* Begin Supplied information *

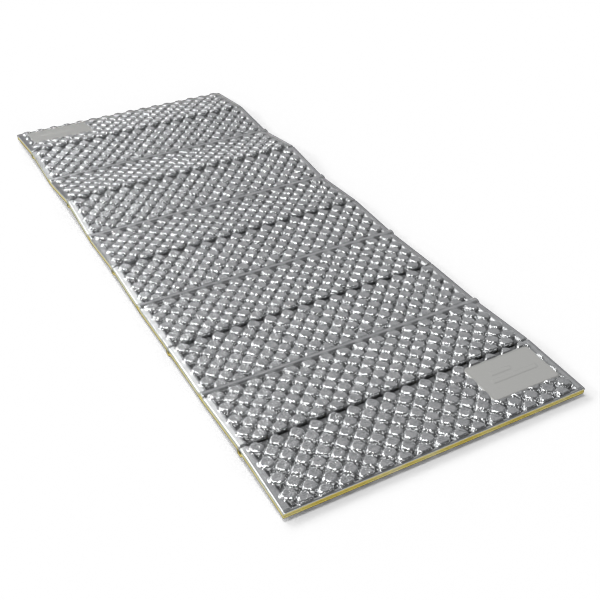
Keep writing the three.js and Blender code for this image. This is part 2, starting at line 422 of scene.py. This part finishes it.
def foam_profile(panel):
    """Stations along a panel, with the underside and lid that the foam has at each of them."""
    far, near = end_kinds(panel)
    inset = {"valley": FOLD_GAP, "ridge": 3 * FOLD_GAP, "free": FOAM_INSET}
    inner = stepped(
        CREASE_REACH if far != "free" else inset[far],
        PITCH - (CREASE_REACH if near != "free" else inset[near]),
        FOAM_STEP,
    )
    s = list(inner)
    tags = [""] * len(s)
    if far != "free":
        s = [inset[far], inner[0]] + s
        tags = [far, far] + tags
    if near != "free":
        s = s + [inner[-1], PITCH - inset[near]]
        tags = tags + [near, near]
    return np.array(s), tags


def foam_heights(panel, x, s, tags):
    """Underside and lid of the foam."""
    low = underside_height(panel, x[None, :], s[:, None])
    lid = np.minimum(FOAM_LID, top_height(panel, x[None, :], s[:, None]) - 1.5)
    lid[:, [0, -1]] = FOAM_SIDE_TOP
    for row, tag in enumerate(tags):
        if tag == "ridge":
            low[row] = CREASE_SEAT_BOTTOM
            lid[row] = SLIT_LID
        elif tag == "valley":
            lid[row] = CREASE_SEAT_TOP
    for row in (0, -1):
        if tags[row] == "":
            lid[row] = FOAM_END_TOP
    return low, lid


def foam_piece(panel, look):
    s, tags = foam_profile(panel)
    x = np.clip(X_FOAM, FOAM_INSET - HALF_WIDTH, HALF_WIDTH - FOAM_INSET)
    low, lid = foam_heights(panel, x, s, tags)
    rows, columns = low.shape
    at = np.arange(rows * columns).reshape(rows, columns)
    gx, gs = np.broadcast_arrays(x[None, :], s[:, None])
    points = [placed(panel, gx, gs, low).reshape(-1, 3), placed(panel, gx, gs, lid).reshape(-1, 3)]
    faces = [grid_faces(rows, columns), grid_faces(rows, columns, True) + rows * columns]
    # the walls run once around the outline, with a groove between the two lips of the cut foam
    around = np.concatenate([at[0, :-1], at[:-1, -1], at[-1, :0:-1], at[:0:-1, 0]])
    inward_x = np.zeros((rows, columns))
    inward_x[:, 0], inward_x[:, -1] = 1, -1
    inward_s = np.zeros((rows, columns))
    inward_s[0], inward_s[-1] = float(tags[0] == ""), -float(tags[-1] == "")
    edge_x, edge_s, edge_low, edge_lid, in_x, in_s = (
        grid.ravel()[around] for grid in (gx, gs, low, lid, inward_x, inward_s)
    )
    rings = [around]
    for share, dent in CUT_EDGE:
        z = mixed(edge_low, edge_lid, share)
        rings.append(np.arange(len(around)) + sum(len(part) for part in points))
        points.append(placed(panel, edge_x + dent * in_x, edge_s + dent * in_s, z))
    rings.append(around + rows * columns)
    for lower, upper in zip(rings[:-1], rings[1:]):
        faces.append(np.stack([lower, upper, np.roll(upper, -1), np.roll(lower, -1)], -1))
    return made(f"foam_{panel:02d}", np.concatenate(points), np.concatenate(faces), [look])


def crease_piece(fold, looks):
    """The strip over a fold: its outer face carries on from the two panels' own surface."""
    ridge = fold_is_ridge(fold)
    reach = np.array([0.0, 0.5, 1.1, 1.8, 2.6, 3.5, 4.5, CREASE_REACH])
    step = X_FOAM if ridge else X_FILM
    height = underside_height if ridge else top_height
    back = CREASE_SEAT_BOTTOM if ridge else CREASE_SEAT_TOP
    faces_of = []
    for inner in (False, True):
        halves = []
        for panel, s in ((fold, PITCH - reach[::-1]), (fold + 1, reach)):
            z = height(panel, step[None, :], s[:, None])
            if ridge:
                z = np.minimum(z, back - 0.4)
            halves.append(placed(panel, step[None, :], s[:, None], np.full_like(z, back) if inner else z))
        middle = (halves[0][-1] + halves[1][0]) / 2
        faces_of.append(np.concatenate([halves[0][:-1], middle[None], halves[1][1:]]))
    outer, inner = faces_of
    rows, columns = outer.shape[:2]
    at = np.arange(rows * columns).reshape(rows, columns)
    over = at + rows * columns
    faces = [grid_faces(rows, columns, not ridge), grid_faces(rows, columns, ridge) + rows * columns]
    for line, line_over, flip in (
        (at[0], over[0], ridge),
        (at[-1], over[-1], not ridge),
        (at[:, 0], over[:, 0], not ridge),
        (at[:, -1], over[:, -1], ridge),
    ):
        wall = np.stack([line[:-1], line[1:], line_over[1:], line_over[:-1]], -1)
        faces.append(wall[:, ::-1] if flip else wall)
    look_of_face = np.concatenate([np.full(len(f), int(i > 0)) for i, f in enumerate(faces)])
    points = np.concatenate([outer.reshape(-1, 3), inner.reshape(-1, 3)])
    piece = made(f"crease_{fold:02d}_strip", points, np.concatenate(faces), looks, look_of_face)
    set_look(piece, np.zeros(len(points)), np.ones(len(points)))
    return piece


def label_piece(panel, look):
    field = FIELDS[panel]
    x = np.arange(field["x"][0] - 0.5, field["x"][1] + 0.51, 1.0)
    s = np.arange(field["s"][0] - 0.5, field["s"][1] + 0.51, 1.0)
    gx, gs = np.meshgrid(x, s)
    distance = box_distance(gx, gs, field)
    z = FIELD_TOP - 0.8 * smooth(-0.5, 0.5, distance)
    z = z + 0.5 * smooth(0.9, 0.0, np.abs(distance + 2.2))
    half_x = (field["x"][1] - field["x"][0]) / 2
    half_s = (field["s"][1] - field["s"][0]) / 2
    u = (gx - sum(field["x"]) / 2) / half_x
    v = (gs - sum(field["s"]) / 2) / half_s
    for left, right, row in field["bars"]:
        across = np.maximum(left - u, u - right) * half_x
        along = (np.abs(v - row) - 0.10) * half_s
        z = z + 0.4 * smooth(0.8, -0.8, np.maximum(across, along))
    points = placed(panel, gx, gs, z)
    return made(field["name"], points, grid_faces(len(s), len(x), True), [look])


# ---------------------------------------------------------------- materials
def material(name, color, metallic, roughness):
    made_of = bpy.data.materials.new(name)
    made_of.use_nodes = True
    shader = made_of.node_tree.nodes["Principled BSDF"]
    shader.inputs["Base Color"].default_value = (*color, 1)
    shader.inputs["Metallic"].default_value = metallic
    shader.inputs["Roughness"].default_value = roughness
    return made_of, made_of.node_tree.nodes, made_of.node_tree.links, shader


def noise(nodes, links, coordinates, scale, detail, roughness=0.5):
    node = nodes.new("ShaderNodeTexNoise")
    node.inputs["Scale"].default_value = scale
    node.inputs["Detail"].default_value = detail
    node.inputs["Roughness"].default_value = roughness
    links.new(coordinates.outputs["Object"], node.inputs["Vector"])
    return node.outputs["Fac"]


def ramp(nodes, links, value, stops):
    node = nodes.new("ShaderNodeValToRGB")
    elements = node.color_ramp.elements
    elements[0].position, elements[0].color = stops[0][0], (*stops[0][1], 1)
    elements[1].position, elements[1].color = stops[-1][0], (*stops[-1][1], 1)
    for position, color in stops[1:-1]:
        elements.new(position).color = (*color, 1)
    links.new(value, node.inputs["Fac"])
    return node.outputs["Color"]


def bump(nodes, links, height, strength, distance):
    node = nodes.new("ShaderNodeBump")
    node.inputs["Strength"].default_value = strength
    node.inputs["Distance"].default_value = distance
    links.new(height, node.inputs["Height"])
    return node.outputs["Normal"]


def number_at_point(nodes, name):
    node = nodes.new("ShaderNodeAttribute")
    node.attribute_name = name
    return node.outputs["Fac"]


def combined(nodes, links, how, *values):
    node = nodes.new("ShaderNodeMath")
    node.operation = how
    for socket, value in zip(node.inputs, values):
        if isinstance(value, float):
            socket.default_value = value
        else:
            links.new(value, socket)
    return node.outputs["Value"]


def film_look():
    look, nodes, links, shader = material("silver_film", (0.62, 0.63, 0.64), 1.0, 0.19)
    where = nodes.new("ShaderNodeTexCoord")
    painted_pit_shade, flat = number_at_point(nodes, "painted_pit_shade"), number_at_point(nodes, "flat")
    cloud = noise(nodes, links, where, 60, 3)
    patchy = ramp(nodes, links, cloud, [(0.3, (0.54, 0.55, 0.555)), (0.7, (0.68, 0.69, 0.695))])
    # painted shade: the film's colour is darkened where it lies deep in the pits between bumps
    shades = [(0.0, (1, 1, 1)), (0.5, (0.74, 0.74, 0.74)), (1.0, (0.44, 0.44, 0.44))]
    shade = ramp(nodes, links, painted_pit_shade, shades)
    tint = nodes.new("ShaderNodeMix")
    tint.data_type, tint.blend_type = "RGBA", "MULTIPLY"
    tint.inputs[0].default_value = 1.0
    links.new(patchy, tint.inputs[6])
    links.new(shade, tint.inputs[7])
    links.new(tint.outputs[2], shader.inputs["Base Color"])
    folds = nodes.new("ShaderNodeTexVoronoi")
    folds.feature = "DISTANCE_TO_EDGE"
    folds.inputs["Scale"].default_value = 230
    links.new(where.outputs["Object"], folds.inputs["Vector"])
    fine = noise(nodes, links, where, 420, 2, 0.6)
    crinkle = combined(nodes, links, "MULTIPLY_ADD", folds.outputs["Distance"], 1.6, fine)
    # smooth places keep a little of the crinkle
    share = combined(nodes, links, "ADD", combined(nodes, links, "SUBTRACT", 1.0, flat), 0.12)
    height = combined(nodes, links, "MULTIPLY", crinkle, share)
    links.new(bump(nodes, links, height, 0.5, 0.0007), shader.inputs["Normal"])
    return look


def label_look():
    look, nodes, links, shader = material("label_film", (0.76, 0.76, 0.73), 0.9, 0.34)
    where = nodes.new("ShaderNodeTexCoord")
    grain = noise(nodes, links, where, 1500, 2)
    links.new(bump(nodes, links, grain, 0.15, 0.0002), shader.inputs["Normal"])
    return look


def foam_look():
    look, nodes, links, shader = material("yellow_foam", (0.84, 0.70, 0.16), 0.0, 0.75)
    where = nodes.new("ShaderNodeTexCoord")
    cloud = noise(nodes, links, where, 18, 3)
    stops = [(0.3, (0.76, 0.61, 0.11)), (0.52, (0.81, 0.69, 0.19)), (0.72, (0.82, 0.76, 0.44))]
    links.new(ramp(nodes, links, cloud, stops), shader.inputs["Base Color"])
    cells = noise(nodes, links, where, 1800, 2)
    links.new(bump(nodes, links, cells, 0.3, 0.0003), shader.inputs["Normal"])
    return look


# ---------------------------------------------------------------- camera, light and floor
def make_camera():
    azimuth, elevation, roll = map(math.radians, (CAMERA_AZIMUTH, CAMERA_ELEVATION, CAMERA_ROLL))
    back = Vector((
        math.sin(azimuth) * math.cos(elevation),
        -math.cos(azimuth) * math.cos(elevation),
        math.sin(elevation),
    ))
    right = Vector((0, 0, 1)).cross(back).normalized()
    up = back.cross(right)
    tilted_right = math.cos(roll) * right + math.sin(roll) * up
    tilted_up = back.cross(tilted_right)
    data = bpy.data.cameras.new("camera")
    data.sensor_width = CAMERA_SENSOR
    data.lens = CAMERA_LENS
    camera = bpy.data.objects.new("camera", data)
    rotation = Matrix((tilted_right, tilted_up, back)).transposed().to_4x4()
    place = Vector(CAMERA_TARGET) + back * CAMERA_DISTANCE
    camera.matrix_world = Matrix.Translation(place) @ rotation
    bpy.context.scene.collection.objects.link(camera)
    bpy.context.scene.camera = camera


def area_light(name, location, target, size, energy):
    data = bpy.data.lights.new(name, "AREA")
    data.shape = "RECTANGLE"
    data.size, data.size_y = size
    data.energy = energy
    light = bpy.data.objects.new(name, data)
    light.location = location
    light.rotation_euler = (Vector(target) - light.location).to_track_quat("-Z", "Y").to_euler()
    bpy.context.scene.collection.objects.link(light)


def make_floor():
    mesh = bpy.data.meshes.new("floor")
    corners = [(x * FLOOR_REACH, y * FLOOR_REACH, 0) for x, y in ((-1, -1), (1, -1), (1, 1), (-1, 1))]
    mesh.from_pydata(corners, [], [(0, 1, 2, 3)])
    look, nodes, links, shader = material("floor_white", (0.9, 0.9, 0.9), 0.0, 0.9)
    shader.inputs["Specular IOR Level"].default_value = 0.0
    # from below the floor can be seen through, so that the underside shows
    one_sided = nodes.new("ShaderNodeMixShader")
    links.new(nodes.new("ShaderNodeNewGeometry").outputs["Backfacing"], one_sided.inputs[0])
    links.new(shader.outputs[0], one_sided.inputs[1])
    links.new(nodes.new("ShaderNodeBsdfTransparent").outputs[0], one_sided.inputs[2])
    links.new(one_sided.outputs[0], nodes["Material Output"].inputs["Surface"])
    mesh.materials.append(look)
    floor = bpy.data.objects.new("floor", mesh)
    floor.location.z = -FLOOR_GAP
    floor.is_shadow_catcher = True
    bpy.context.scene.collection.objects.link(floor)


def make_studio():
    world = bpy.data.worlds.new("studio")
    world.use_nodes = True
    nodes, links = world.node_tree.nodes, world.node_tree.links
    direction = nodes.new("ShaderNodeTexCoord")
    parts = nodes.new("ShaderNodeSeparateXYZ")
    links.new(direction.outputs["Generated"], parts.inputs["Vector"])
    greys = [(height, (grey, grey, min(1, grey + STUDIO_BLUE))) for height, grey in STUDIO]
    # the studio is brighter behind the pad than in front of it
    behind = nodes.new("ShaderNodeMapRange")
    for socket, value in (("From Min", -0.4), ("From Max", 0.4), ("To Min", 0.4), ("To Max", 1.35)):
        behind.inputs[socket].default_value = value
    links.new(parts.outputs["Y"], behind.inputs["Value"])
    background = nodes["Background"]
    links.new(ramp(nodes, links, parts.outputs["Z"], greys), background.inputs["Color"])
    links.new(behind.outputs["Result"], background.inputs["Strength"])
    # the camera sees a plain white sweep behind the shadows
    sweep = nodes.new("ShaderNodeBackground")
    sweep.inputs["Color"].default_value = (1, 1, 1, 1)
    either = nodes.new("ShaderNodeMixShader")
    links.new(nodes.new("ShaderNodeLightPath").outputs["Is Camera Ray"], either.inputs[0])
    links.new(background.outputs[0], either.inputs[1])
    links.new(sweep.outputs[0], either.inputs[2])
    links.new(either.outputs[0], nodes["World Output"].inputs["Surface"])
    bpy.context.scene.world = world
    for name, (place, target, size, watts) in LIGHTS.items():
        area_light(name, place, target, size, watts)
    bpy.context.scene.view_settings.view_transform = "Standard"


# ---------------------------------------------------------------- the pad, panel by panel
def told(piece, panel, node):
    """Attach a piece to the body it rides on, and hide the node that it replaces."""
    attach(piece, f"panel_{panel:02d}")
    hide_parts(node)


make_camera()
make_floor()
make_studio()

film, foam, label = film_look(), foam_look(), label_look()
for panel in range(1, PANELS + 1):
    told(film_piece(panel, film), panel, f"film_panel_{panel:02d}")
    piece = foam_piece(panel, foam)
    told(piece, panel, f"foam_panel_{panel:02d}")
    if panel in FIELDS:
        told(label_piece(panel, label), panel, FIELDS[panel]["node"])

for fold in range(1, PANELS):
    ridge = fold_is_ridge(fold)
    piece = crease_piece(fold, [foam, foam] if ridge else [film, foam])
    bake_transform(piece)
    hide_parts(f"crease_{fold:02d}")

* End Supplied information *

• What you are asked to do: Extract the lines above, from the first one through the one containing "return low, lid", and return only those, unchanged.

• Answer in full:
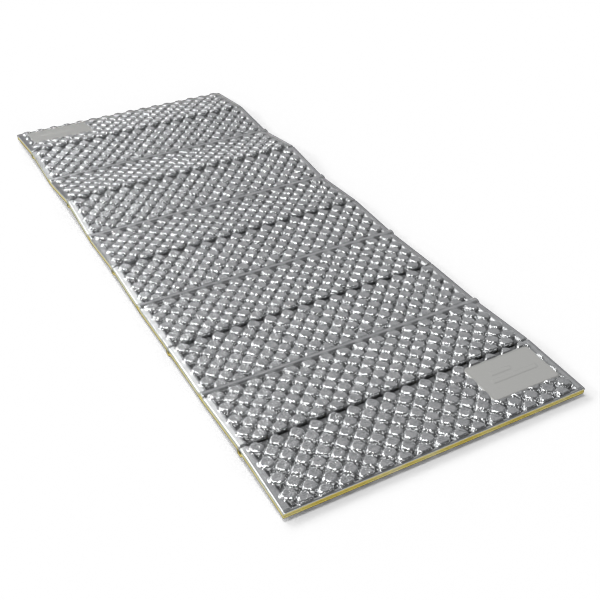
Keep writing the three.js and Blender code for this image. This is part 2, starting at line 422 of scene.py. This part finishes it.
def foam_profile(panel):
    """Stations along a panel, with the underside and lid that the foam has at each of them."""
    far, near = end_kinds(panel)
    inset = {"valley": FOLD_GAP, "ridge": 3 * FOLD_GAP, "free": FOAM_INSET}
    inner = stepped(
        CREASE_REACH if far != "free" else inset[far],
        PITCH - (CREASE_REACH if near != "free" else inset[near]),
        FOAM_STEP,
    )
    s = list(inner)
    tags = [""] * len(s)
    if far != "free":
        s = [inset[far], inner[0]] + s
        tags = [far, far] + tags
    if near != "free":
        s = s + [inner[-1], PITCH - inset[near]]
        tags = tags + [near, near]
    return np.array(s), tags


def foam_heights(panel, x, s, tags):
    """Underside and lid of the foam."""
    low = underside_height(panel, x[None, :], s[:, None])
    lid = np.minimum(FOAM_LID, top_height(panel, x[None, :], s[:, None]) - 1.5)
    lid[:, [0, -1]] = FOAM_SIDE_TOP
    for row, tag in enumerate(tags):
        if tag == "ridge":
            low[row] = CREASE_SEAT_BOTTOM
            lid[row] = SLIT_LID
        elif tag == "valley":
            lid[row] = CREASE_SEAT_TOP
    for row in (0, -1):
        if tags[row] == "":
            lid[row] = FOAM_END_TOP
    return low, lid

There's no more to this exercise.